[EM] Lincoln; Big money, gerrymanders, rotten EC, etc.
Adam Tarr
atarr at ecn.purdue.edu
Thu Apr 18 13:45:57 PDT 2002
>DEMOREP writes :
>
>"NO apologies to the late Prez A. Lincoln --- see his unreality speech at
>Gettysburg, PA, Nov. 1863. --- taking note that his minority rule
>gerrymander election in 1860 helped produce about 620,000 dead in the
>1861-1865 Civil War."
Joe takes issue with this line in a larger sense, but allow me a much smaller,
somewhat semantic correction. The term "Gerrymandering" describes the
re-drawing of district lines in order to engineer "safe" districts and
artificial legislative majorities. While the Electoral College certainly
distorts the results on an election, I don't think it can be considered
"Gerrymandering" in the traditional sense, since nobody drew the lines in an
effort to give one group or region an artificial majority.
Later on, Joe writes:
>I despair of easy solution, but one new (for me) tack continues to urge
>itself: reduce or eliminate the role of PERMANENT or anyhow
>PRE-IDENTIFIABLE power centers - parties, bosses, small office-holding
>elites. We may thus reduce or eliminate incentives and pathways for
>big-money infusions and for gerrymanders.
>
>One part of the overall mechanism would be to reduce the role of usual
>elections altogether - at least for choosing office-holders as vs resolving
>issues. Maybe choose legislatures as we choose juries - by lot from voter
>rolls - or anyhow choose candidates by lot, followed by speedy PAV election.

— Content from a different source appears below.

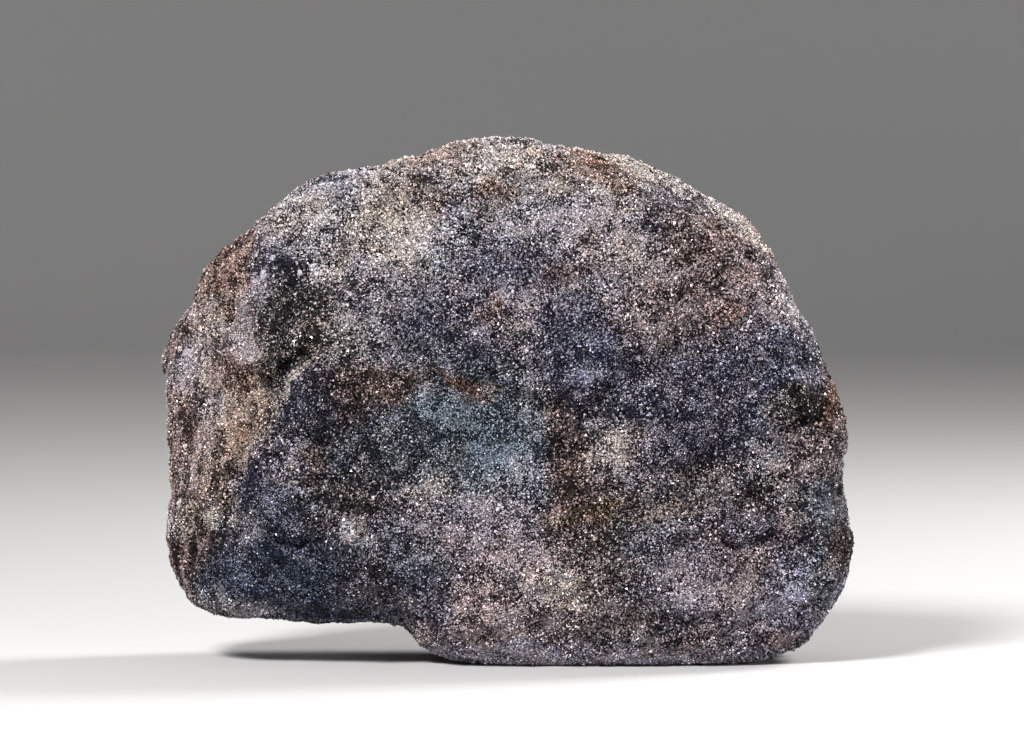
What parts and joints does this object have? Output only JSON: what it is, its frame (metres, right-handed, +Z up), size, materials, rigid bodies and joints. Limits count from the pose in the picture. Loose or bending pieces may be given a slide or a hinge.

> Maybe also fill by lot executive and judicial positions, or anyhow thus
>get candidates (with speedy election by AV), from among those who pass
>suitable qualifying exams. (Yes, OK, unavoidably maybe, there might well be
>some litigations as to which proposed exams were truly suitable.) Make
>terms just long enough to enable necessary business to get done.
Issues like these are where electoral reform starts to blend into politics, so I
don't want to get into a protracted debate on these issues over the list. But I
do want to point out that legislation is a far more involved process than jury
duty, and it would be a pretty significant strain on society if you forced
people of all walks of life into periodic legislative duty. If part-time
legislators of the type the forefathers envisioned are a priority for you, then
I still think it needs to be moderately self-selecting, i.e. only those who want
to take the exams. Or perhaps draw from certain industries, e.g. you have to be
on call for legislative duty to practice law in a given city/state/etc. But in
the end, these sorts of policies don't seem realistic on the national scale, and
I doubt they would have a huge impact on the local level.
In my opinion, we can effectively curtail perty power and monetary influence
just by properly designing our electoral systems to improve access and
accountability. For example, if congressmen were elected out of 7-seat PAV
meta-districts in stead of one-seat FPTP districts, independents and small
parties would have a more equal shot against the major parties. This reduces
the power of the large parties, which reduces the incentive of big contributors
to try and spread the money around, since they could end up losing their
investment if their guys don't get elected.